Ask HN: How much time do you think you waste on Cookie prompts? - buboard
I am finding this to have become a major distraction, not only because it steals in sum a few minutes of every day, but because it is a major distraction that disrupts my train of thought, when e.g. looking up on thesaurus. It doesnt help that many sites think it appropriate to prompt again every week.
======
luckylion
Very little. I use I don't care about cookies [0] for my casual surfing, it
automatically dismisses them.

[0] [https://www.i-dont-care-about-cookies.eu/](https://www.i-dont-care-about-
cookies.eu/)

------
imhoguy
Not enough to build a startup to remove them. Actually sometimes they help me
to stop procrastinating. These occupying entire page or with some usability
issues are effective dopamine circuit breakers.

------
codingdave
None. I ignore them. They usually are just an ignorable message on top/bottom
of the page.

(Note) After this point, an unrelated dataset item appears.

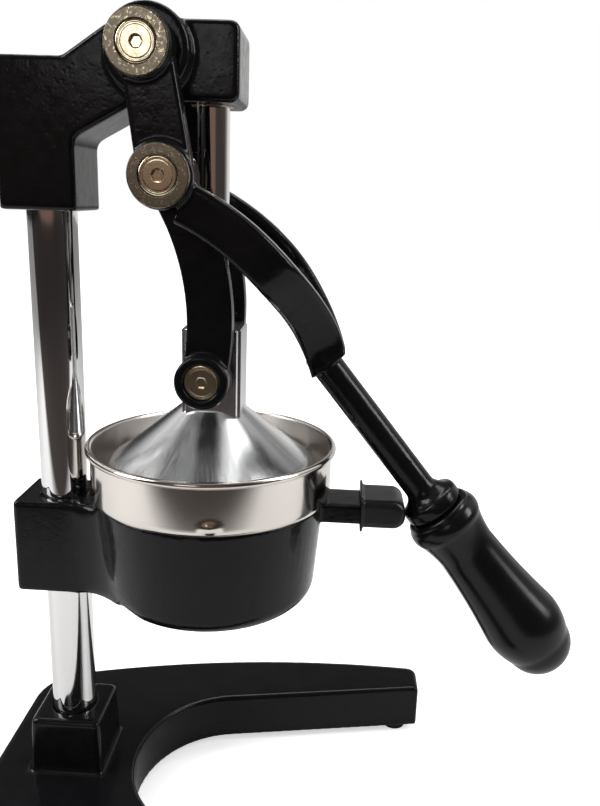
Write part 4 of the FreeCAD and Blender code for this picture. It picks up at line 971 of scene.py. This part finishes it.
class PRESS_OT_stage(bpy.types.Operator):
    """The pale table, the soft lights and the camera"""
    bl_idname = "press.stage"
    bl_label = "Stage"

    def execute(self, context):
        self.floor(context.scene.press_stage)
        self.world()
        self.lamps()
        self.camera(context.scene.press_stage)
        context.scene.view_settings.view_transform = "Standard"
        return {"FINISHED"}

    def floor(self, settings):
        form = bmesh.new()
        bmesh.ops.create_grid(form, x_segments=1, y_segments=1, size=8.0)
        mesh = bpy.data.meshes.new("Table")
        form.to_mesh(mesh)
        form.free()
        piece = new_piece("Table", mesh)
        material, graph, shader, place = new_material("Pale table")
        parts = graph.add("ShaderNodeSeparateXYZ")
        graph.put(parts, Vector=place)
        # the pale table ends in front of the press and a dark room begins
        paper = graph.spread(parts.outputs[1], -0.50, -0.36, 0.0, 1.0)
        graph.put(shader, Roughness=0.9,
                  Base_Color=graph.blend(paper, (0.03, 0.022, 0.02), tuple(settings.floor)))
        glow = graph.add("ShaderNodeEmission")
        rays = graph.add("ShaderNodeLightPath")
        reach = graph.add("ShaderNodeVectorMath", operation="LENGTH")
        graph.put(reach, slot_0=place)
        level = graph.spread(reach.outputs["Value"], 0.22, 0.50, settings.glow, 1.0)
        graph.put(glow, Strength=graph.math("MULTIPLY", rays.outputs["Is Camera Ray"], level))
        both = graph.add("ShaderNodeAddShader")
        graph.put(both, slot_0=shader.outputs[0], slot_1=glow.outputs[0])
        output = material.node_tree.nodes["Material Output"]
        graph.put(output, Surface=both.outputs[0])
        piece.data.materials.append(material)

    def world(self):
        """White paper for the camera; for the metal, a room with dark and bright walls."""
        world = bpy.data.worlds.new("Studio")
        bpy.context.scene.world = world
        world.use_nodes = True
        graph = Graph(world.node_tree)
        background = world.node_tree.nodes["Background"]
        place = graph.add("ShaderNodeTexCoord").outputs["Generated"]
        parts = graph.add("ShaderNodeSeparateXYZ")
        graph.put(parts, Vector=place)
        # the share of the way round: 0.5 towards the camera, 0.75 to the grip's side
        away = graph.math("MULTIPLY", parts.outputs[1], -1.0)
        turned_by = graph.math("ARCTAN2", parts.outputs[0], away)
        round_share = graph.math("ADD", graph.math("DIVIDE", turned_by, 2 * math.pi), 0.5)
        walls = self.ring(graph, round_share, ROOM_WALLS)
        upper = self.ring(graph, round_share, ROOM_UPPER)
        raised = graph.spread(parts.outputs[2], 0.22, 0.42, 0.0, 1.0)
        level = graph.blend(raised, walls, upper)
        ceiling = graph.spread(parts.outputs[2], 0.80, 0.92, 0.0, 1.0)
        lit = graph.blend(ceiling, level, ROOM_CEILING)
        rays = graph.add("ShaderNodeLightPath")
        seen = graph.blend(rays.outputs["Is Camera Ray"], lit, (1.0, 1.0, 1.0))
        graph.put(background, Color=seen, Strength=1.0)

    def ring(self, graph, share, stops):
        """Light levels round the press, from (degrees, colour) pairs."""
        ramp = graph.add("ShaderNodeValToRGB")
        graph.put(ramp, Fac=share)
        marks = ramp.color_ramp.elements
        while len(marks) < len(stops):
            marks.new(0.5)
        for mark, (degrees, colour) in zip(marks, stops):
            mark.position = degrees / 360 + 0.5
            mark.color = (*colour, 1)
        return ramp.outputs[0]

    def lamps(self):
        aim = Vector((PLUNGER.x, 0, 0.22))
        for name, spot, size, power in (
                ("Window", (-1.1, -0.35, 0.95), (0.5, 0.9), 14.0),
                ("Door", (1.15, -0.2, 1.0), (0.4, 0.9), 12.0),
                ("Ceiling", (0.0, 0.55, 1.7), (1.4, 0.5), 12.0),
                ("Front", (-0.33, -1.25, 0.70), (0.40, 0.34), 0.9)):
            data = bpy.data.lights.new(name, "AREA")
            data.shape = "RECTANGLE"
            data.size, data.size_y = size
            data.energy = power
            lamp = bpy.data.objects.new(name, data)
            lamp.location = spot
            lamp.rotation_euler = (aim - Vector(spot)).to_track_quat("-Z", "Y").to_euler()
            bpy.context.scene.collection.objects.link(lamp)

    def camera(self, settings):
        data = bpy.data.cameras.new("Photograph")
        data.sensor_fit = "HORIZONTAL"
        data.sensor_width = 36
        data.lens = settings.lens
        data.clip_start = 0.01
        forward = Vector((-0.04247, 0.96599, -0.25505)).normalized()
        right = forward.cross(Vector((0, 0, 1))).normalized()
        up = right.cross(forward)
        roll = math.radians(1.89)
        right, up = (math.cos(roll) * right + math.sin(roll) * up,
                     -math.sin(roll) * right + math.cos(roll) * up)
        place = Matrix((right, up, -forward)).transposed().to_4x4()
        place.translation = (PLUNGER.x + 59.82 * MM, -372.87 * MM, 339.05 * MM)
        camera = bpy.data.objects.new("Photograph", data)
        camera.matrix_world = place
        bpy.context.scene.collection.objects.link(camera)
        bpy.context.scene.camera = camera


STEPS = ("castings", "lever", "grip", "connecting_rods", "bowl", "press_cone", "column",
         "pivot_hardware", "rubber", "stage")


class PRESS_PT_panel(bpy.types.Panel):
    """The steps that dress the press"""
    bl_idname = "PRESS_PT_panel"
    bl_label = "Citrus press"
    bl_space_type = "VIEW_3D"
    bl_region_type = "UI"
    bl_category = "Citrus press"

    def draw(self, context):
        for name in SETTINGS:
            group = getattr(context.scene, name)
            box = self.layout.box()
            for key in group.bl_rna.properties.keys():
                if key not in ("rna_type", "name"):
                    box.prop(group, key)
        for step in STEPS:
            self.layout.operator("press." + step)


CLASSES = (CastingSettings, MetalSettings, BowlSettings, SoftSettings, StageSettings,
           PRESS_OT_castings, PRESS_OT_lever, PRESS_OT_grip, PRESS_OT_connecting_rods,
           PRESS_OT_bowl, PRESS_OT_press_cone, PRESS_OT_column, PRESS_OT_pivot_hardware,
           PRESS_OT_rubber, PRESS_OT_stage, PRESS_PT_panel)


def register():
    for item in CLASSES:
        bpy.utils.register_class(item)
    for name, group in SETTINGS.items():
        setattr(bpy.types.Scene, name, bpy.props.PointerProperty(type=group))


def unregister():
    for name in SETTINGS:
        delattr(bpy.types.Scene, name)
    for item in reversed(CLASSES):
        bpy.utils.unregister_class(item)


def main():
    register()
    for step in STEPS:
        getattr(bpy.ops.press, step)()


if __name__ == "__main__":
    main()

If a site does make a modal prompt about it, I just close the
site.

------
ajeet_dhaliwal
The difference in experience browsing the web in the UK vs Canada makes me
think the EU made a mistake with these regulations. The end results is
basically making things a PITA for the end user. [Edit] I realize I didn't
answer the question, the answer is: too much.

------
wethebestcoder
Total time? Very little. Critical time when I just need to be able to use a
website. 50%.

------
marssaxman
I have made a little game out of ignoring those prompts; I have not yet
clicked on one to dismiss it. Just sort of try to filter them out of my
awareness like I used to do with banner ads.

------
sellingwebsite
You can block these using uBlockOrigin. Look for "annoyances" blocklists in
the Filter List settings, especially Fanboy's Cookie List

------
tobbob
However long it takes to click the button to make it go away is the amount of
time wasted. The EU felt it was their right to pass a regulation that achieves
nothing other than annoying millions of people several times a day.

------
YCstartup2019
Would ublock origin be able to block those?